▸ Objective: Return, word for word, the lines from the line holding "Write the Blender Python" through the line holding "FILLET_STEPS = 8". Include both end lines and no others.

------ Dataset content

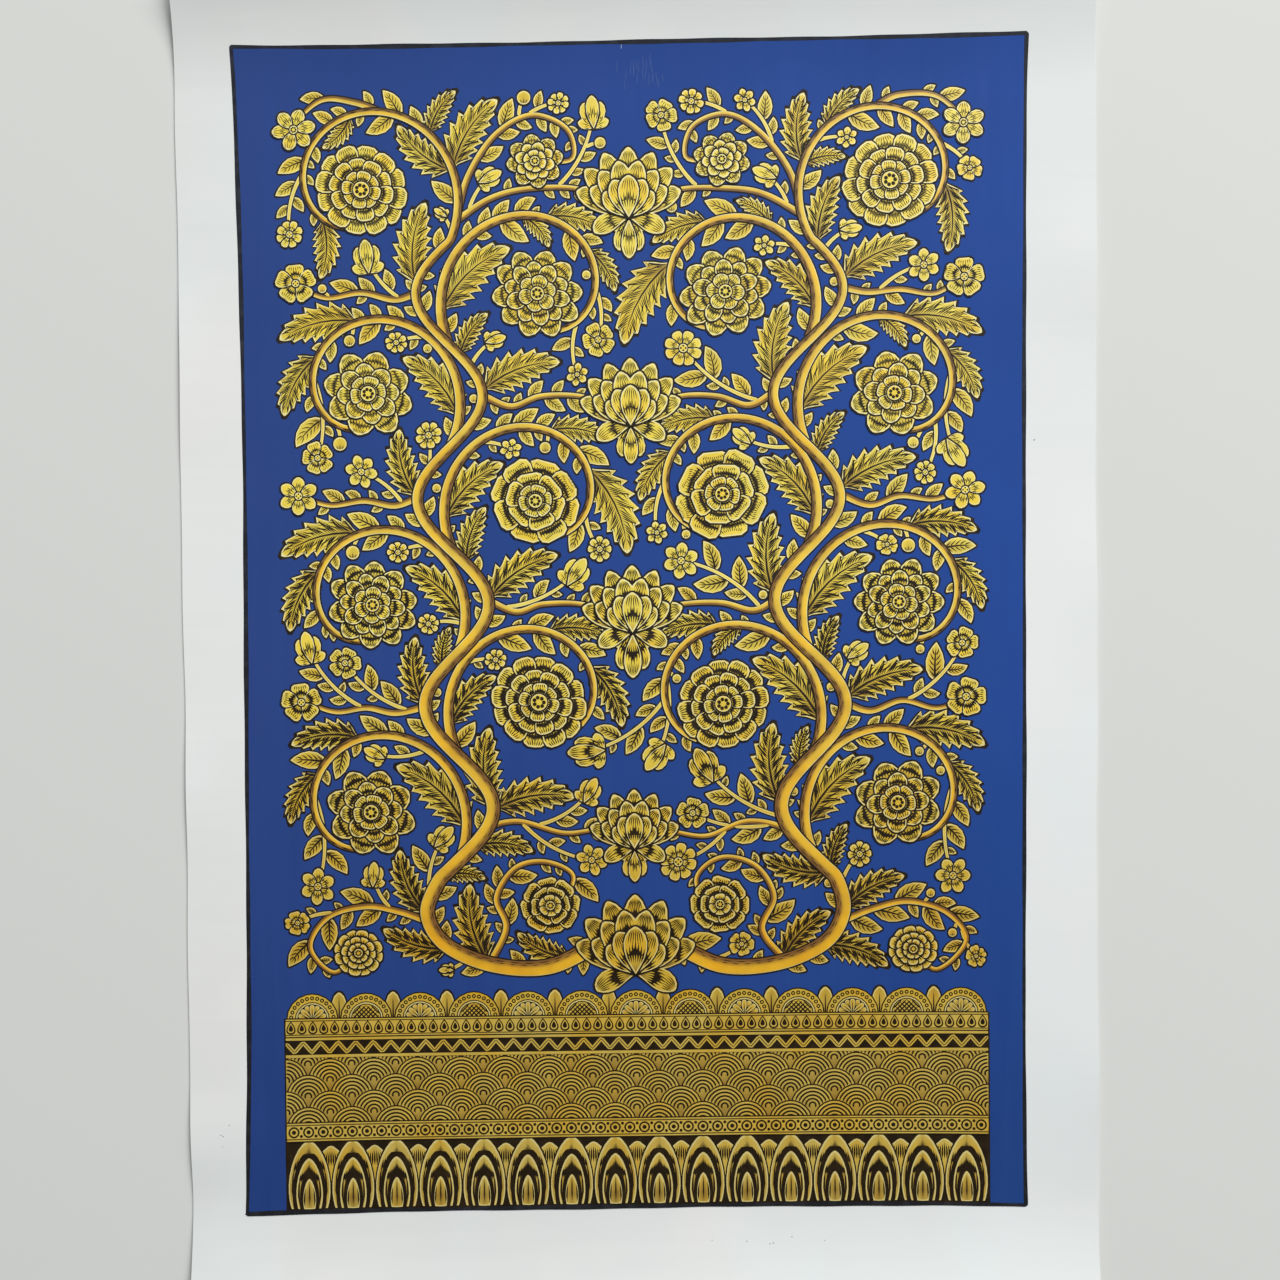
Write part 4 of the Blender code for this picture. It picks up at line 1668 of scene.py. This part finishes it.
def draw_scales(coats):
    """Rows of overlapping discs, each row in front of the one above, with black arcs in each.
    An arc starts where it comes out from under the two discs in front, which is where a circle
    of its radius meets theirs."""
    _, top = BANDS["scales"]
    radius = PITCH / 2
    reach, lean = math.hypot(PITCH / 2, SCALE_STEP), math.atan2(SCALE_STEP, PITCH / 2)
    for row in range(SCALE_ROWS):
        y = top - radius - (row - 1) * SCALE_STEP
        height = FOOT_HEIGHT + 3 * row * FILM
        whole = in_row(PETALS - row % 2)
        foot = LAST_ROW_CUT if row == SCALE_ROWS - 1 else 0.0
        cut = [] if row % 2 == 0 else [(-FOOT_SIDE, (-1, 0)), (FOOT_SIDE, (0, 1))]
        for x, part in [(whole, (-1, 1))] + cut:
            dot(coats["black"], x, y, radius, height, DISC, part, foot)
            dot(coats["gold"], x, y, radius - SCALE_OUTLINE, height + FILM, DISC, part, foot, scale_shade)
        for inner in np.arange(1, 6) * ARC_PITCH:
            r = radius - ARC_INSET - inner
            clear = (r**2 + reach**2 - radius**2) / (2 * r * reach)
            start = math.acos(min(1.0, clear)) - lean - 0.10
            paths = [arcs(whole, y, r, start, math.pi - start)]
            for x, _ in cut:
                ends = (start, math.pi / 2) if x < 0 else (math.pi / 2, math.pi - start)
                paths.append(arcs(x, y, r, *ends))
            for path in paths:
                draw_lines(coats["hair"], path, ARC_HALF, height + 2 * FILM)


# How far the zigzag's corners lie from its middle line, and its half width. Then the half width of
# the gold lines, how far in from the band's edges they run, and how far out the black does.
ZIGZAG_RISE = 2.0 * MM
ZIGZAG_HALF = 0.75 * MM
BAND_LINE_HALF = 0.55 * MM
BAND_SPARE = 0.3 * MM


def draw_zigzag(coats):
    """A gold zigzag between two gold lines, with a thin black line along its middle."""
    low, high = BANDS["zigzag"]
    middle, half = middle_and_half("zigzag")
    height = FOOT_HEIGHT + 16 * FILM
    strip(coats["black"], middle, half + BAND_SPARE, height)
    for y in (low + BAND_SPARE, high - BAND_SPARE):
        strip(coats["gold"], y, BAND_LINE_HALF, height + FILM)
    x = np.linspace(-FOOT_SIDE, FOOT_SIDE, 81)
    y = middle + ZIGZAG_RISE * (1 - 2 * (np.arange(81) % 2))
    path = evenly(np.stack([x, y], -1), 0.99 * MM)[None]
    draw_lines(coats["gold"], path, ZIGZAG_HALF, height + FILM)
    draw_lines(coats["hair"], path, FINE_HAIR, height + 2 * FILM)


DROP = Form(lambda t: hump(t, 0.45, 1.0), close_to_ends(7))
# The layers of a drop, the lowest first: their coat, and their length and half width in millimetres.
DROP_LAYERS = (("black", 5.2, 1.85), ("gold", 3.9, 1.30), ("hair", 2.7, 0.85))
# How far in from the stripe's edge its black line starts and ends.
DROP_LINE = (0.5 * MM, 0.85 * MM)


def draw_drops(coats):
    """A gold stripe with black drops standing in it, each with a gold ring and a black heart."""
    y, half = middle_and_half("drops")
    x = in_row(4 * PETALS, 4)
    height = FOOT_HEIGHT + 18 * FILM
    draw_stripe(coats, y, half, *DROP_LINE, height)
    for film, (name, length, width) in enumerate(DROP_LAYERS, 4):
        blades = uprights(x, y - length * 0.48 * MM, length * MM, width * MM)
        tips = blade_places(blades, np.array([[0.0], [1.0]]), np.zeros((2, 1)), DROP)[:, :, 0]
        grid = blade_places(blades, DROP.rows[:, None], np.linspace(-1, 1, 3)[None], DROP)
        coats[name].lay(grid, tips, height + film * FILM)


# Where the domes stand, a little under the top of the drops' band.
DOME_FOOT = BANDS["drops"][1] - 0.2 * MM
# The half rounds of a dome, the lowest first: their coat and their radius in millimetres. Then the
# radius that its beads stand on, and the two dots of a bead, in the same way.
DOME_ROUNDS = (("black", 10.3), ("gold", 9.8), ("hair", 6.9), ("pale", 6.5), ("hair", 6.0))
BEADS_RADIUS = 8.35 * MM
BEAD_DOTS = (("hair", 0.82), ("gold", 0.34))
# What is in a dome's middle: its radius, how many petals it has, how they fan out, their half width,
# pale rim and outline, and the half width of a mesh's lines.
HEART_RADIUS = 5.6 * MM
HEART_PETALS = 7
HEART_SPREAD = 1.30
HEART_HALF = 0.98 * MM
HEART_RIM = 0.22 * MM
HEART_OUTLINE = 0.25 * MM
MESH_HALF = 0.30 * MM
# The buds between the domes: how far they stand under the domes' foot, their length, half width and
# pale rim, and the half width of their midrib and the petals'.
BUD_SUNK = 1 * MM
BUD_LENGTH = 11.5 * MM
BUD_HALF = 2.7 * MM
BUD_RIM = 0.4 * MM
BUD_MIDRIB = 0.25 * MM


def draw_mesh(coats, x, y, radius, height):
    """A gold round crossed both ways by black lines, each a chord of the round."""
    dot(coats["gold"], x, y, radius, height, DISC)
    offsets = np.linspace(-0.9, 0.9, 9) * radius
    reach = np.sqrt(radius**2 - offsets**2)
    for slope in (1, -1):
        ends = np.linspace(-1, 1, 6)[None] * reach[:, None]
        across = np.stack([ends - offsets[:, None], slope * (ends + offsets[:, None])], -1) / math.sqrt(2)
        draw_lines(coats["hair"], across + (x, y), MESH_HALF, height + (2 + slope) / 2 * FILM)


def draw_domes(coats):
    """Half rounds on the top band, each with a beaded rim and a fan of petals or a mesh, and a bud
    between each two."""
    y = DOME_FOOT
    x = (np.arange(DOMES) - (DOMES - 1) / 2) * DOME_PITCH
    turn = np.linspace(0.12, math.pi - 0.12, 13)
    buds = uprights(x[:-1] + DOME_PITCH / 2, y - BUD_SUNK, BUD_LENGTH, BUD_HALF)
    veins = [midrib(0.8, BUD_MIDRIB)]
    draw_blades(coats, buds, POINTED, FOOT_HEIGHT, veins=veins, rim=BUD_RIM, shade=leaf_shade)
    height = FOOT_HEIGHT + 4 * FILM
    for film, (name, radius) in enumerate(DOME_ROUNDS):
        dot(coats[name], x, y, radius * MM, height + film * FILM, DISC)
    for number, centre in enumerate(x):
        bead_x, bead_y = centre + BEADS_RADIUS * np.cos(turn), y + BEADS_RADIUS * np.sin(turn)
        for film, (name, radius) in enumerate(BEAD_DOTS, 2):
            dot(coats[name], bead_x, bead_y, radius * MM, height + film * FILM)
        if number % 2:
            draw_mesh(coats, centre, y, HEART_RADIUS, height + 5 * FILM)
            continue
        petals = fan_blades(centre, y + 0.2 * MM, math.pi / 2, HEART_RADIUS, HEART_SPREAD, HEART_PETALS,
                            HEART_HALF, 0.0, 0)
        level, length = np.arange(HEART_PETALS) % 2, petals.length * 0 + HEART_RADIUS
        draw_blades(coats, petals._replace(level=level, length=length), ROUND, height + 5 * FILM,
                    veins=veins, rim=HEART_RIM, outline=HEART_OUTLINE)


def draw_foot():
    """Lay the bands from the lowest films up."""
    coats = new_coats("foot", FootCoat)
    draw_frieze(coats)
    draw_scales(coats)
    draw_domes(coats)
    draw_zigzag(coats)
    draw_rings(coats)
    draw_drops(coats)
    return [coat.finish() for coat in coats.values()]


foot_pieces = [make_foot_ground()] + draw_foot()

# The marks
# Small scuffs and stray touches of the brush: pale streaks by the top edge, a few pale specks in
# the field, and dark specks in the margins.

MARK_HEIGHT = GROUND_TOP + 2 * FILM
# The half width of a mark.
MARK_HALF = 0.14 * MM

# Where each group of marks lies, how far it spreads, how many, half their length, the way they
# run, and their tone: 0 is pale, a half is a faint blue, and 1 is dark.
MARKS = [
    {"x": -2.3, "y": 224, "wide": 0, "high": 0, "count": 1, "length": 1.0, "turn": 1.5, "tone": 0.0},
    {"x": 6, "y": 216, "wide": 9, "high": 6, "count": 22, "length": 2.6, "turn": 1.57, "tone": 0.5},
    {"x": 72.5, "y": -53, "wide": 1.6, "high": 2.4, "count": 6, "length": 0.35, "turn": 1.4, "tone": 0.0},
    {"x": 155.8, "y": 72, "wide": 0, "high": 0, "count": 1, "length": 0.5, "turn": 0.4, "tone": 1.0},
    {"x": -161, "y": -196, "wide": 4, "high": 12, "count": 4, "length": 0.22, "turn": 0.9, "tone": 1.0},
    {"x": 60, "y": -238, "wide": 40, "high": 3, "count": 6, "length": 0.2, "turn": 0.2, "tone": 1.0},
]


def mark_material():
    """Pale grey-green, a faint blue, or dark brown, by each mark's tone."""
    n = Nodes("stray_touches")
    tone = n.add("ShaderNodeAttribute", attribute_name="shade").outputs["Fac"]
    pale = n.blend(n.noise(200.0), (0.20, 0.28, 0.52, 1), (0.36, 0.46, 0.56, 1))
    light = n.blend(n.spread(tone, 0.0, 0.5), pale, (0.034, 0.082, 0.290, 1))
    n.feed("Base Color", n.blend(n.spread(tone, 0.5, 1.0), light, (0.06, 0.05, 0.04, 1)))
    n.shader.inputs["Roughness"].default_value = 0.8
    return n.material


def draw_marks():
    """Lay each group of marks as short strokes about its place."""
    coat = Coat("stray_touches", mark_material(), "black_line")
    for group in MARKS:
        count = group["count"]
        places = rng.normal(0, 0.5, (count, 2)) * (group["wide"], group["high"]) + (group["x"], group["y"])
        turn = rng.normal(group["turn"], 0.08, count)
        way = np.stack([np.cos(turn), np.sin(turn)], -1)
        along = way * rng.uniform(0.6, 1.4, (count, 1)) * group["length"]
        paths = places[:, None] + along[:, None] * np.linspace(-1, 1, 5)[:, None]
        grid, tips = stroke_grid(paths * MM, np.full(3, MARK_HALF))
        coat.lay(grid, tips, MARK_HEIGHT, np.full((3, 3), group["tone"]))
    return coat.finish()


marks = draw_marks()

------------
------ Dataset content

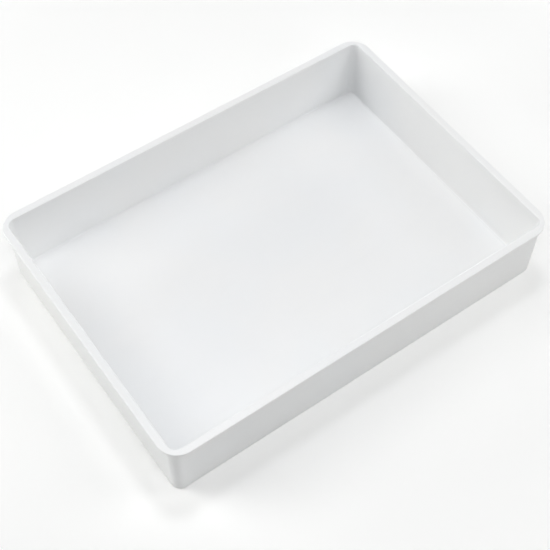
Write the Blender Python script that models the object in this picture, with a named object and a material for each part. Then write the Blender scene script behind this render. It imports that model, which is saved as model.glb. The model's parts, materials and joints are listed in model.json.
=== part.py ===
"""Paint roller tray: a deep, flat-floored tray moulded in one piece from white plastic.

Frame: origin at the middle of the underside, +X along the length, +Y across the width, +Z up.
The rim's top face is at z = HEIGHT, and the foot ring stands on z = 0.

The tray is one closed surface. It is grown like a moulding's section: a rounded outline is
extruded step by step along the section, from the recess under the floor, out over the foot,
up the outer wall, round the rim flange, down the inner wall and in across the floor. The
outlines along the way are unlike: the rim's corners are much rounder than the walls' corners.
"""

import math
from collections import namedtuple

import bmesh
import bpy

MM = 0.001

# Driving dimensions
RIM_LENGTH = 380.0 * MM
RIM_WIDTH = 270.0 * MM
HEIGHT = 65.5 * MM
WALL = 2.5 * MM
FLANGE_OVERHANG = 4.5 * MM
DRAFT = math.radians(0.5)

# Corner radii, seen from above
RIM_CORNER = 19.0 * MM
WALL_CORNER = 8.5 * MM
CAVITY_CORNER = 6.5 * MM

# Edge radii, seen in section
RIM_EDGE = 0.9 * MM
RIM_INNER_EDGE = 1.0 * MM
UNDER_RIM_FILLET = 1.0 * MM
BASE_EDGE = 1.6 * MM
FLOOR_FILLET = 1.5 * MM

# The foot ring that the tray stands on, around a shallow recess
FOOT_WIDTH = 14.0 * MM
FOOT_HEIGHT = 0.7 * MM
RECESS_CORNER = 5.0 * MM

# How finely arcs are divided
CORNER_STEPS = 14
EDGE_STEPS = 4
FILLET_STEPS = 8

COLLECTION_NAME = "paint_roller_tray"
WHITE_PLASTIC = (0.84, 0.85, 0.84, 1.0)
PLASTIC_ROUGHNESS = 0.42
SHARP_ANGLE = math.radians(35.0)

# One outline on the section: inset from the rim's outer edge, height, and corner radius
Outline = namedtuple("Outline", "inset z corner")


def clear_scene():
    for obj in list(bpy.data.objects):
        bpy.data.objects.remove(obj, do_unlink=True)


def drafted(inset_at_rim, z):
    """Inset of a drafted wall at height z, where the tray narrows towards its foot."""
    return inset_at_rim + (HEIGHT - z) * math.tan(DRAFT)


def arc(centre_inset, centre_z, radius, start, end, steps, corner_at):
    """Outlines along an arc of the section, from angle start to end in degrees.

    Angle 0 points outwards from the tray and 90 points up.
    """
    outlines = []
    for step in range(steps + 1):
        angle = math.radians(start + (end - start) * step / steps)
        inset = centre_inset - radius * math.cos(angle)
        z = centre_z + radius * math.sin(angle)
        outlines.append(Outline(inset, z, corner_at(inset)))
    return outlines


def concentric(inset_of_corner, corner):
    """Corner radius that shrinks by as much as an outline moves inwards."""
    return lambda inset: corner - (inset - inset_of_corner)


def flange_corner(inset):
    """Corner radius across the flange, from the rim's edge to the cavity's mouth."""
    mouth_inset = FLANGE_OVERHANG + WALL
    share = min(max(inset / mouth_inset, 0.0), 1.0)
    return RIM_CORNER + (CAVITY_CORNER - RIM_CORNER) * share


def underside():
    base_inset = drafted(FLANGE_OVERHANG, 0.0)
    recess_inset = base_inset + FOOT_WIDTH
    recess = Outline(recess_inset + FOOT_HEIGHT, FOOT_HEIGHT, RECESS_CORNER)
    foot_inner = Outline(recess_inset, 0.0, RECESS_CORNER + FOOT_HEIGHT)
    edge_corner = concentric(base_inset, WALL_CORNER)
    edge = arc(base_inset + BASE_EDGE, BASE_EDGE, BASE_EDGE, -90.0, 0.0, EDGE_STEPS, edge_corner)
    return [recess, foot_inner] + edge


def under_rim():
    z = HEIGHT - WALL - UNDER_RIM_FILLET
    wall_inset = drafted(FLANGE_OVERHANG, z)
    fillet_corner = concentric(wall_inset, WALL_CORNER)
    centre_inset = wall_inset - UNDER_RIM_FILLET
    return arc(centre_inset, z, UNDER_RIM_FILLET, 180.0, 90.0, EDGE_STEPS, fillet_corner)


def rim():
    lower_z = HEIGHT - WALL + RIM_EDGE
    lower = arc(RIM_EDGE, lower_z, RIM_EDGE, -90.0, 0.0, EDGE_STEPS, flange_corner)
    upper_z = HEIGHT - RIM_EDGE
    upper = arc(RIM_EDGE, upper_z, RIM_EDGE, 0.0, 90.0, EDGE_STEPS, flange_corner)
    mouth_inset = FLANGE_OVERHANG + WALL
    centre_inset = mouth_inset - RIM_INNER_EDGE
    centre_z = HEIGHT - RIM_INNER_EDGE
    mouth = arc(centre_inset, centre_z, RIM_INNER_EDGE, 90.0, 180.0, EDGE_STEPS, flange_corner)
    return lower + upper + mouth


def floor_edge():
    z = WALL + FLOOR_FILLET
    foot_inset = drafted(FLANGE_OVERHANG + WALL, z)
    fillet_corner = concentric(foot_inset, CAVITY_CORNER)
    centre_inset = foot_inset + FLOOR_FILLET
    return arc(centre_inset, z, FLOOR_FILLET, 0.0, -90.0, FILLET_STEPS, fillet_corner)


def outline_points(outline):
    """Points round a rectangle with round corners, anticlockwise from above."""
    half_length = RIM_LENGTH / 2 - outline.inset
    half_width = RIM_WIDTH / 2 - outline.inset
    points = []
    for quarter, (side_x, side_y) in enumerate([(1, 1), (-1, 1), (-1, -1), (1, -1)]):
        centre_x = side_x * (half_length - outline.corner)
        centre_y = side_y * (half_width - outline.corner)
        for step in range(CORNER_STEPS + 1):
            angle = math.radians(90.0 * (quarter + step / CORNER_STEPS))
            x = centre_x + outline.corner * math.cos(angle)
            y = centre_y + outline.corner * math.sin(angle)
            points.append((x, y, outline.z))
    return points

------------

▸ Result of the task:
Write the Blender Python script that models the object in this picture, with a named object and a material for each part. Then write the Blender scene script behind this render. It imports that model, which is saved as model.glb. The model's parts, materials and joints are listed in model.json.
=== part.py ===
"""Paint roller tray: a deep, flat-floored tray moulded in one piece from white plastic.

Frame: origin at the middle of the underside, +X along the length, +Y across the width, +Z up.
The rim's top face is at z = HEIGHT, and the foot ring stands on z = 0.

The tray is one closed surface. It is grown like a moulding's section: a rounded outline is
extruded step by step along the section, from the recess under the floor, out over the foot,
up the outer wall, round the rim flange, down the inner wall and in across the floor. The
outlines along the way are unlike: the rim's corners are much rounder than the walls' corners.
"""

import math
from collections import namedtuple

import bmesh
import bpy

MM = 0.001

# Driving dimensions
RIM_LENGTH = 380.0 * MM
RIM_WIDTH = 270.0 * MM
HEIGHT = 65.5 * MM
WALL = 2.5 * MM
FLANGE_OVERHANG = 4.5 * MM
DRAFT = math.radians(0.5)

# Corner radii, seen from above
RIM_CORNER = 19.0 * MM
WALL_CORNER = 8.5 * MM
CAVITY_CORNER = 6.5 * MM

# Edge radii, seen in section
RIM_EDGE = 0.9 * MM
RIM_INNER_EDGE = 1.0 * MM
UNDER_RIM_FILLET = 1.0 * MM
BASE_EDGE = 1.6 * MM
FLOOR_FILLET = 1.5 * MM

# The foot ring that the tray stands on, around a shallow recess
FOOT_WIDTH = 14.0 * MM
FOOT_HEIGHT = 0.7 * MM
RECESS_CORNER = 5.0 * MM

# How finely arcs are divided
CORNER_STEPS = 14
EDGE_STEPS = 4
FILLET_STEPS = 8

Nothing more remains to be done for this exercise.